争点(1)(本件各不許可処分の効力停止に関する申立ての利益があるか。)について

 在留外国人により在留期間更新許可申請がされた場合において,在留期間の満了の日までにその申請に対する処分がされないときは,当該外国人は,その在留期間の満了後も,当該処分がされる日又は従前の在留期間の満了の日から2か月を経過する日のいずれか早い日までの間は,引き続き当該在留資格をもって本邦に在留することができる旨規定されている(平成21年改正後の法21条4項,20条5項)。
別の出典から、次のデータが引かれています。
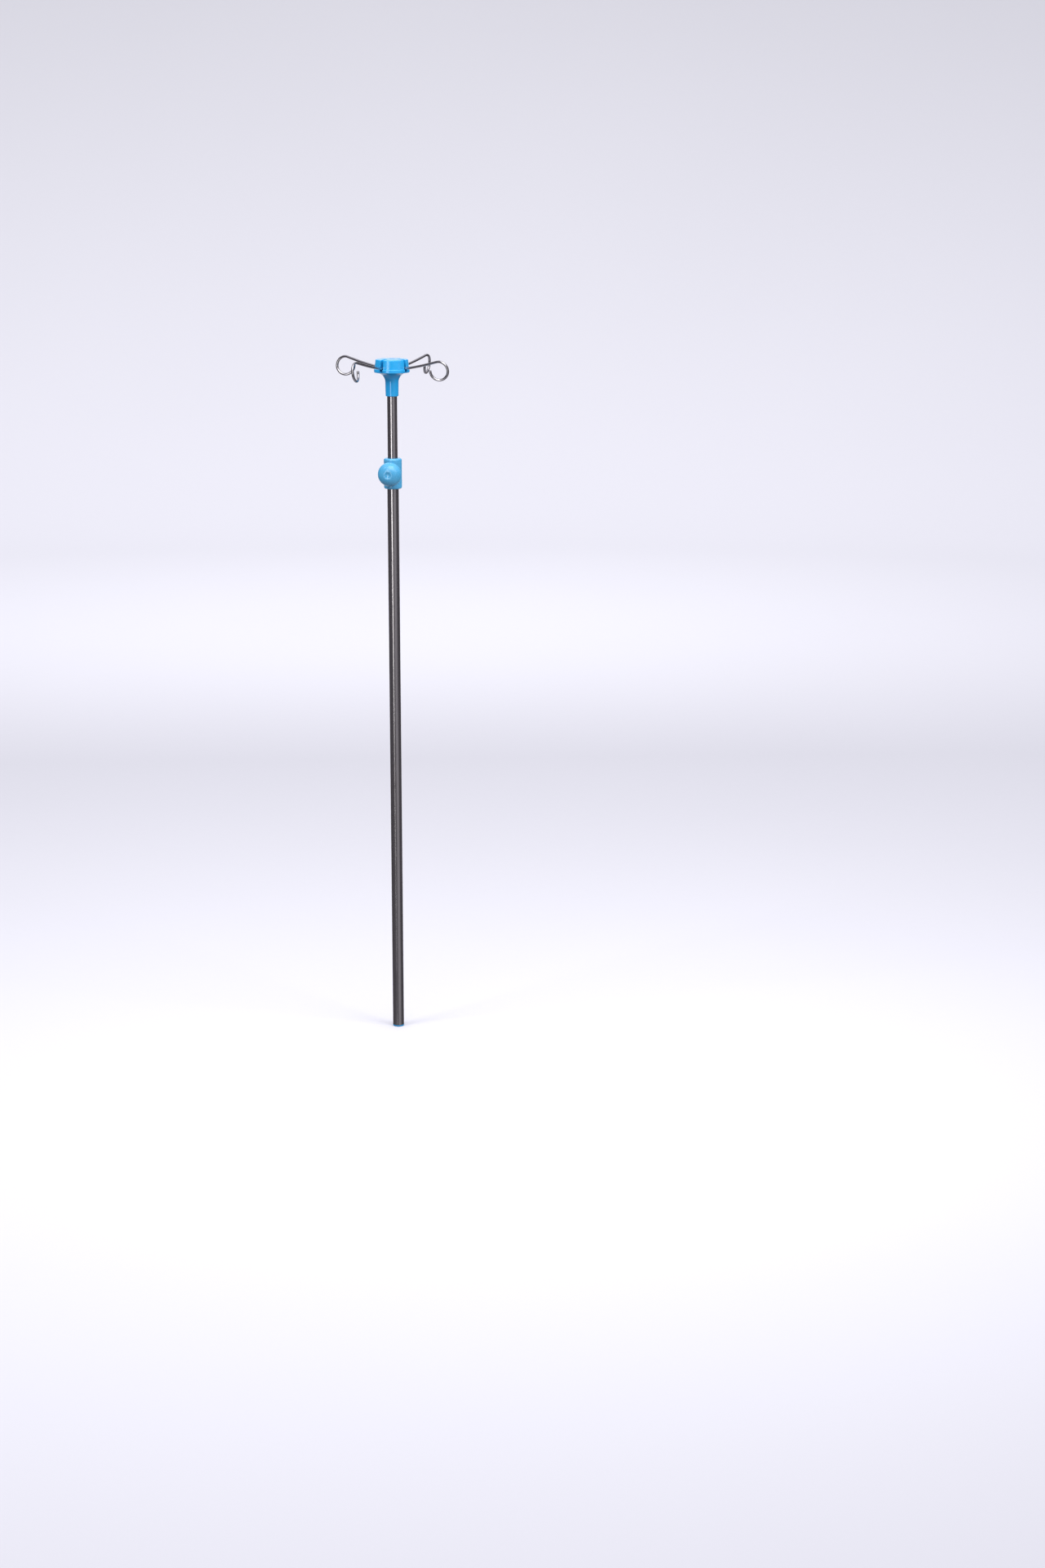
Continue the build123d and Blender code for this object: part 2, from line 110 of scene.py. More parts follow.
def extent(node, place):
    """How far a CAD node reaches along a frame's Z and its largest radius around it, in mm."""
    inverse = place.inverted()
    points = [inverse @ vertex.co for vertex in frame["nodes"][node].data.vertices]
    heights = [point.z for point in points]
    radius = max(point.xy.length for point in points)
    return min(heights) / MM, max(heights) / MM, radius / MM


# ---------------------------------------------------------------- mesh tools

def corner_arc(before, here, after, rounding):
    """Points of the arc that rounds one corner of an outline."""
    back = (before - here).normalized()
    on = (after - here).normalized()
    half = back.angle(on) / 2
    reach = rounding / math.tan(half)
    centre = here + (back + on).normalized() * (rounding / math.sin(half))
    first = here + back * reach - centre
    last = here + on * reach - centre
    sweep = math.pi - 2 * half
    side = math.copysign(1, first.cross(last))
    steps = max(2, math.ceil(sweep / ARC_STEP))
    turns = (Matrix.Rotation(side * sweep * step / steps, 2) for step in range(steps + 1))
    return [centre + turn @ first for turn in turns]


def rounded(*corners):
    """Outline of (radius, height, rounding) corners, closed, with its corners rounded."""
    points = []
    for index, (radius, height, rounding) in enumerate(corners):
        here = Vector((radius, height))
        if rounding == 0:
            points.append(here)
            continue
        before = Vector(corners[index - 1][:2])
        after = Vector(corners[(index + 1) % len(corners)][:2])
        points.extend(corner_arc(before, here, after, rounding))
    return points


def tangent_arc(start, tangent, end):
    """Points of the arc that leaves a point along a direction and passes through another."""
    start, tangent, end = Vector(start), Vector(tangent).normalized(), Vector(end)
    chord = end - start
    normal = Vector((-tangent.y, tangent.x))
    if chord.dot(normal) < 0:
        normal.negate()
    radius = chord.length_squared / (2 * chord.dot(normal))
    sweep = 2 * math.atan2(chord.dot(normal), chord.dot(tangent))
    steps = max(3, math.ceil(sweep / LONG_ARC_STEP))
    angles = [sweep * step / steps for step in range(steps + 1)]
    return [
        start + normal * (radius * (1 - math.cos(angle))) + tangent * (radius * math.sin(angle))
        for angle in angles
    ]


def metres(outline):
    """Outline in metres from one in millimetres."""
    return [Vector(point) * MM for point in outline]


def ring(form, radius, height, segments):
    """Circle of vertices about Z, or a single one where the outline meets the axis."""
    if radius < ON_AXIS:
        return [form.verts.new((0, 0, height))]
    angles = (FULL_TURN * step / segments for step in range(segments))
    return [form.verts.new((radius * math.cos(a), radius * math.sin(a), height)) for a in angles]


def bridge(form, lower, upper):
    """Faces between two rings of vertices, either of which may be a single vertex."""
    count = max(len(lower), len(upper))
    for step in range(count):
        corners = [lower[step % len(lower)], lower[(step + 1) % len(lower)]]
        corners += [upper[(step + 1) % len(upper)], upper[step % len(upper)]]
        form.faces.new(list(dict.fromkeys(corners)))


def lathe(outline, segments=ROUND_SEGMENTS, closed=True):
    """Turned form about Z. An open outline starts and ends on the axis, or stays a sheet."""
    form = bmesh.new()
    rings = [ring(form, point[0], point[1], segments) for point in outline]
    for lower, upper in zip(rings, rings[1:] + rings[:1] if closed else rings[1:]):
        bridge(form, lower, upper)
    face_outwards(form)
    return form


def face_outwards(form):
    """Turn every face of a closed form outwards."""
    bmesh.ops.recalc_face_normals(form, faces=form.faces)
    if form.calc_volume(signed=True) < 0:
        bmesh.ops.reverse_faces(form, faces=form.faces)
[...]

これは,同改正前は,在留外国人が在留期間の満了の日までに在留期間更新許可等の申請をした場合において,当該申請に対する処分が在留期間の満了の日までにされないときは,在留期間の満了をもって当該外国人は不法残留となっていたところ(このことは,最高裁平成16年()第1595号同17年4月21日第二小法廷決定・刑集59巻3号376頁が,在留期間更新不許可の通知を受け取っていない外国人に係る平成16年法律第73号による改正前の法70条1項5号の不法残留罪の成否について,在留期間の更新又は変更を受けないで在留期間を経過して本邦に残留した以上,不法残留罪の構成要件に該当し,違法性阻却事由の存否が問題になるにとどまるとしていることからも明らかである。),直ちに不法残留状態とするのが酷な場合があり,また,その後在留期間更新許可処分がされた場合にはその効力が遡って生じるとしていたことから,在留期間の満了の日から許可処分がされるときまでの間の外国人の法的地位が不安定になるなどの問題があったため,同改正により,この問題の立法的解決を図ったものである。そうであるところ,平成21年改正においても,在留資格を有する外国人が在留期間更新許可を申請し,従前の在留期間満了の日から2か月を経過した日の後については,何ら特別の規定は置かれていないから,従前の在留期間満了の日から2か月を経過した時点で在留期間更新の許否に関する判断がされていないときに,当該外国人が従前の在留資格をもって適法に本邦に在留していると解することはできない。したがって,仮に,在留期間更新不許可処分の効力を停止してみたとしても,在留期間更新許可申請がされたのに対し法務大臣等が何ら応答をしていない状況に復するにとどまるから,在留期間満了の日から2か月を経過した場合には,従前の在留資格をもって適法に本邦に在留しているということはできず,法24条4号ロの退去強制事由があるというほかなく,当該外国人に対する退去強制手続の進行を止めることはできない上,当該外国人は従前の在留資格において認められていた活動をすることもできないと解される。そうすると,在留期間満了の日から2か月を経過した場合には在留期間更新不許可処分の効力停止の申立ての利益は失われるというほかない。